The basic procedure for implementing partioning is as follows:
1) create a parent table with all the columns you need. CREATE TABLE person(name varchar, age integer);
2) create a couple of child tables CRETAE TABLE adults(check age >= 18) INHERITS (person);
CREATE TABLE children(check age 3) Now we have three completely separate tables, but they are related in a special way. If you insert a row into the adults or children tables directly you can retrieve those rows by selecting from person. Watch.
INSERT INTO adults(name, age) VALUES(‘Ketema’, 29);
INSERT INTO children(name, age) VALUES(‘Jasmine’, 7);
SELECT * FROM person;
name | age
———+—–
Ketema | 29
Jasmine | 7
Even though I never inserted into person I get back both the rows from the child tables. Very cool, and very handy.
You may have been wondering what those CHECK things were when we defined the child tables. Check constraints are the way in which we define what data goes into what child partition so that it makes sense to us when we want to perform informational queries. Our example is pretty straight forward. We know all persons with an age greater than or equal to 18 will go into the adults table and everyone younger than 18 goes into the children table. What goes into person then? Nothing, ever. Thats the cool thing. The person table can be considered logical. We know both adults and children are persons, so if we want them all we just select * from the persons table. But the partitioning gives us the luxury of being able to search specifically for adults or specifically for children if we so choose.
Just like we can select from the person parent table we can also insert to it and have our data redirected to the appropiate child table based on the constraints we have defined, in our case age. This is accomplished by using either a rule or a trigger. Using a rule is definitely the simplest way.
CREATE RULE person_adult_insert AS
ON INSERT TO person WHERE
( age >= 18 )
DO INSTEAD
INSERT INTO adults VALUES (NEW.name, NEW.age);
CREATE RULE person_child_insert AS
ON INSERT TO person WHERE
( age DO INSTEAD
INSERT INTO children VALUES (NEW.name, NEW.age);
Now we can insert into person all day and our data will be automatically partioned:
INSERT INTO person VALUES (‘John’, 17);
INSERT INTO person VALUES(‘Mary’, 32);
select * from person;
name | age
———+—–
Ketema | 29
Mary | 32
Jasmine | 7
John | 17
(4 rows)
select * from children;
name | age
———+—–
Jasmine | 7
John | 17
(2 rows)
select * from adults;
name | age
——–+—–
Ketema | 29
Mary | 32
(2 rows)
As you can see our data is split up. The last point I want to illustrate is query optimization. If we take a look at the query plan for select * from person:
explain analyze select * from person;
QUERY PLAN
———————————————————————————————————
Result (cost=0.00..64.80 rows=3480 width=36) (actual time=0.005..0.009 rows=4 loops=1)

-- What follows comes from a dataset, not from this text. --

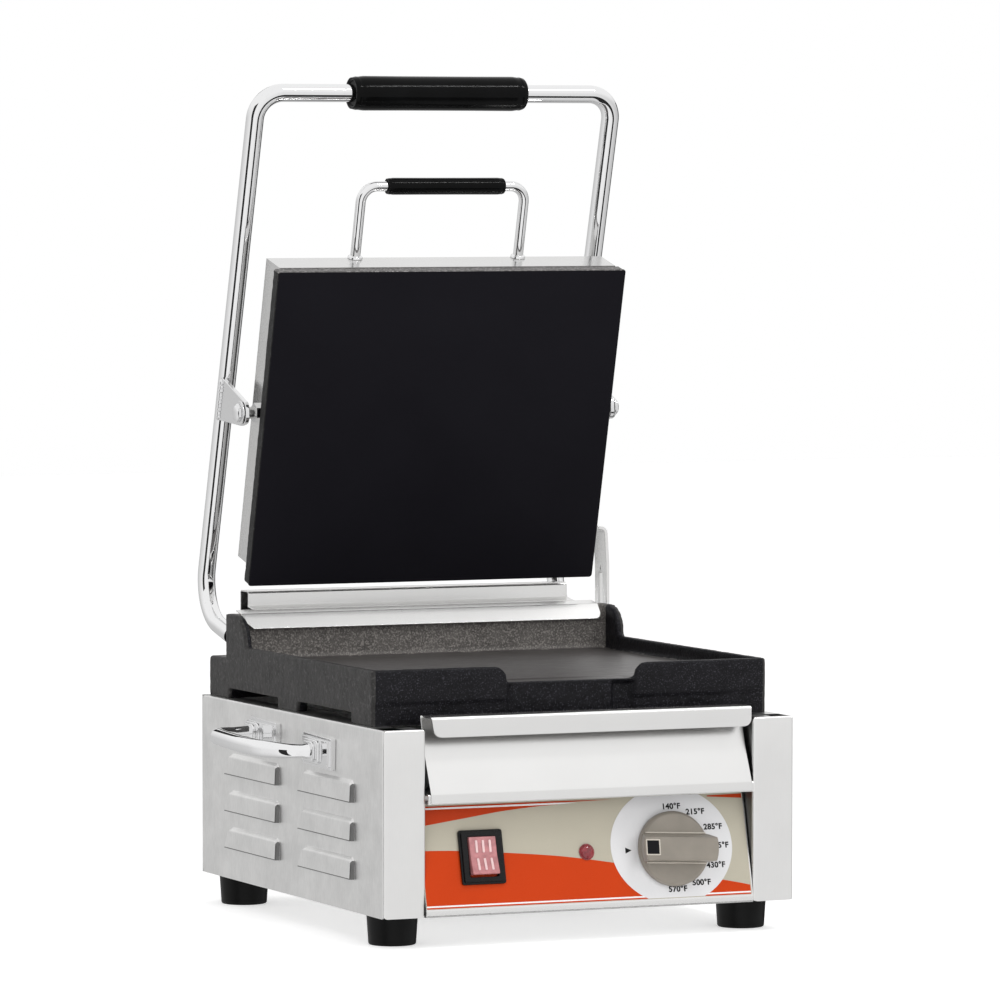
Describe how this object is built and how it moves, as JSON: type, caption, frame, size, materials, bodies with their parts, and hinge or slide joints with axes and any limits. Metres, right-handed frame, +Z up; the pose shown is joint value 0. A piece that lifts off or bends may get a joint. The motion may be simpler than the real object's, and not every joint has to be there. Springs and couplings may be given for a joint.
{
  "type": "panini press",
  "caption": "Contact grill with a cast-iron griddle, a self-levelling lid on a sprung handle frame, a grease tray, and a thermostat panel; shown open.",
  "frame": {"origin": "centre of the bounding box, on the surface the feet stand on", "axes": "+Z up, +X to the right of a person facing the controls, -Y towards that person"},
  "size_m": [0.3728, 0.3651, 0.557],
  "materials": {
    "side_panel": "satin brushed stainless steel",
    "bright_steel": "fine brushed stainless steel",
    "galvanised": "zinc coated sheet",
    "chrome": "polished chrome plate",
    "griddle_iron": "seasoned cast iron, sand-cast sides and machined plate",
    "plate_iron": "smooth black seasoned cast iron",
    "grip_rubber": "satin black grip sleeve",
    "foot_rubber": "matt black rubber",
    "screw_steel": "plain steel",
    "bronze": "sintered bronze",
    "copper_probe": "copper",
    "element_sheath": "heat-darkened steel sheath",
    "printed_panel": "printed plate, beige and orange",
    "black_plastic": "satin black plastic",
    "terminal_plastic": "pale nylon",
    "rocker_plastic": "translucent red plastic",
    "lamp_lens": "dark red translucent lens",
    "knob_plastic": "warm grey moulded plastic"
  },
  "bodies": {
    "base": {"side_panel_right": "side_panel", "side_panel_left": "side_panel", "rear_panel": "side_panel", "rear_panel_screws": "screw_steel", "bottom_pan": "side_panel", "feet": "foot_rubber", "foot_screws": "screw_steel", "side_handle_plates_right": "chrome", "side_handle_plates_left": "chrome", "side_handle_right": "chrome", "side_handle_left": "chrome", "side_handle_screws": "screw_steel", "control_panel": "bright_steel", "panel_overlay": "printed_panel", "switch_housing": "black_plastic", "pilot_lamp_lens": "lamp_lens", "pilot_lamp_body": "black_plastic", "thermostat_body": "black_plastic", "front_rail": "bright_steel", "tray_rails": "galvanised", "lower_griddle": "griddle_iron", "lower_element": "element_sheath", "lower_element_clamp": "galvanised", "sensor_bulb": "copper_probe", "griddle_bolts": "screw_steel", "splash_cap": "bright_steel", "hinge_cover": "bright_steel", "hinge_lugs": "screw_steel", "hinge_bushes": "bronze", "torsion_springs": "screw_steel", "guard_strip": "bright_steel", "guard_strip_screws": "screw_steel", "cable_gland": "black_plastic", "terminal_block": "terminal_plastic"},
    "arms": {"handle_frame": "chrome", "hinge_hubs": "chrome", "hinge_shaft": "screw_steel", "main_grip": "grip_rubber", "pivot_brackets": "chrome"},
    "lid": {"upper_plate": "plate_iron", "upper_cover": "bright_steel", "upper_element": "element_sheath", "upper_element_clamp": "galvanised", "lid_handle": "chrome", "lid_grip": "grip_rubber", "pivot_bolts": "chrome", "pivot_nuts": "chrome", "cover_screws": "screw_steel", "lid_gland": "black_plastic"},
    "tray": {"grease_tray": "bright_steel"},
    "knob": {"control_knob": "knob_plastic", "knob_pointer": "black_plastic", "thermostat_shaft": "screw_steel"},
    "rocker": {"switch_rocker": "rocker_plastic"}
  },
  "joints": [
    {"name": "arm_hinge", "type": "hinge", "parent": "base", "child": "arms", "pos_m": [0, 0.12731, 0.177], "axis": [1, 0, 0], "range_deg": [0, 72], "stiffness_Nm_per_rad": 3.3, "springref_deg": -57.3},
    {"name": "lid_tilt", "type": "hinge", "parent": "arms", "child": "lid", "pos_m": [0, 0.09712, 0.33198], "axis": [1, 0, 0], "range_deg": [-1, 7]},
    {"name": "tray_slide", "type": "slide", "parent": "base", "child": "tray", "axis": [0, -1, 0], "range_m": [0, 0.18]},
    {"name": "knob_turn", "type": "hinge", "parent": "base", "child": "knob", "pos_m": [0.0594, -0.16385, 0.05595], "axis": [0, 0.9711, -0.2385], "range_deg": [0, 270]},
    {"name": "rocker_tip", "type": "hinge", "parent": "base", "child": "rocker", "pos_m": [-0.075, -0.16375, 0.05634], "axis": [1, 0, 0], "range_deg": [0, 12]}
  ]
}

-> Append (cost=0.00..64.80 rows=3480 width=36) (actual time=0.004..0.007 rows=4 loops=1)
-> Seq Scan on person (cost=0.00..21.60 rows=1160 width=36) (actual time=0.001..0.001 rows=0 loops=1)
-> Seq Scan on adults person (cost=0.00..21.60 rows=1160 width=36) (actual time=0.003..0.004 rows=2 loops=1)
-> Seq Scan on children person (cost=0.00..21.60 rows=1160 width=36) (actual time=0.001..0.002 rows=2 loops=1)
Total runtime: 0.100 ms
As you can see three sequential scans are performed on all three of our related tables. Thats fine if you wanted all the rows. What happens if you do this:
explain analyze select * from person where age = 32;
QUERY PLAN
———————————————————————————————————
Result (cost=0.00..49.00 rows=12 width=36) (actual time=0.008..0.009 rows=1 loops=1)
-> Append (cost=0.00..49.00 rows=12 width=36) (actual time=0.007..0.008 rows=1 loops=1)
-> Seq Scan on person (cost=0.00..24.50 rows=6 width=36) (actual time=0.001..0.001 rows=0 loops=1)
Filter: (age = 32)
-> Seq Scan on adults person (cost=0.00..24.50 rows=6 width=36) (actual time=0.005..0.006 rows=1 loops=1)
Filter: (age = 32)
Total runtime: 0.084 ms
We are looking for one row only and one that we KNOW is an adult. Notice the children table was not even considered in the plan. This is due to those constraints we defined earlier and a feature called CONSTRAINT EXCLUSION. This is a very simplistic example, but you can easily see how with a large data set partitioning can give great benefits for query speed. If indexes are created on commonly searched columns even greater enhancements can be made.
I hope you enjoyed Partitioning with PostgreSQL!